Evaluation playbook

Test, compare, and improve model outputs.

Evaluations help you verify that model responses match your style, accuracy, and safety expectations. This playbook shows how to build simple evals using the Luntrex API and your own test set.

When to use evals

Switching models and validating quality before a rollout.
Testing prompt changes against a representative sample set.
Tracking regressions in accuracy, tone, or safety over time.

Step 1: Define a task + rubric

Create a clear objective and a scoring rubric. Keep it simple at first.

{
  "task": "Categorize support tickets into Hardware, Software, or Other",
  "rubric": "Output must be exactly one of: Hardware, Software, Other"
}

Step 2: Build a test set

Prepare a JSONL file with input + expected output.

{ "ticket_text": "My monitor won't turn on", "expected_label": "Hardware" }
{ "ticket_text": "Can't log into the app", "expected_label": "Software" }
{ "ticket_text": "Best restaurants in Dhaka?", "expected_label": "Other" }

Step 3: Run your eval with Luntrex

Loop through your dataset and send each test case to Luntrex using the unified API.

curl https://luntrex.com/api/v1/chat/completions \
  -H "Authorization: Bearer YOUR_LUNTREX_KEY" \
  -H "Content-Type: application/json" \
  -d '{
    "model": "openai/gpt-4.1",
    "messages": [
      { "role": "system", "content": "Categorize the ticket into Hardware, Software, or Other." },
      { "role": "user", "content": "My monitor won''t turn on." }
    ]
  }'

Analyze results

Compare the model output to your expected label.
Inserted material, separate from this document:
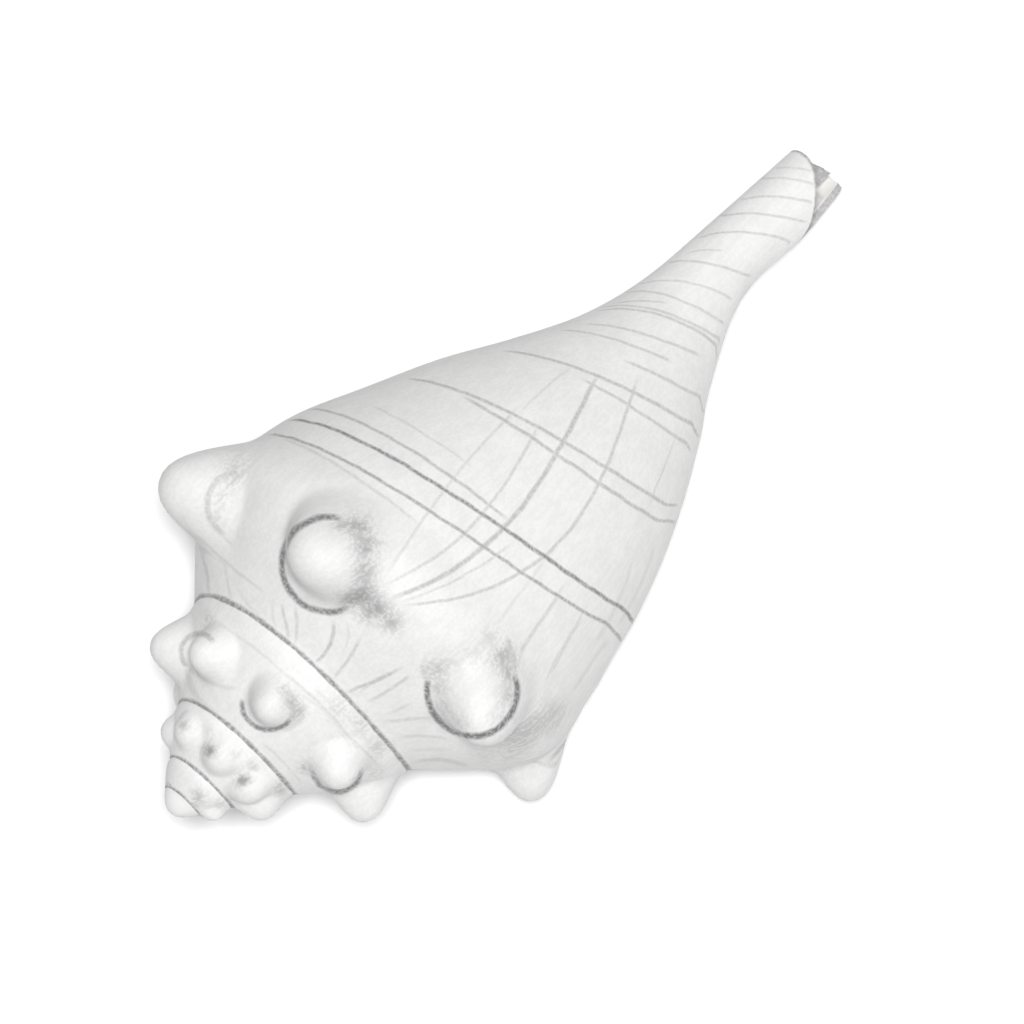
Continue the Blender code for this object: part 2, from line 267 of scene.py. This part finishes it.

Track pass/fail rates and examples.

Start with 20-50 samples, then expand.
Log failures to refine prompts or switch models.
Run weekly to detect regressions.

Best practices

Keep prompts deterministic during evals (temperature 0-0.3).
Use the same dataset across models for fair comparisons.
Track latency + cost alongside quality for a full picture.

Optional: Automate weekly runs

Schedule a weekly job that runs your eval suite and writes a summary report. This can feed your internal dashboards or model comparison pages.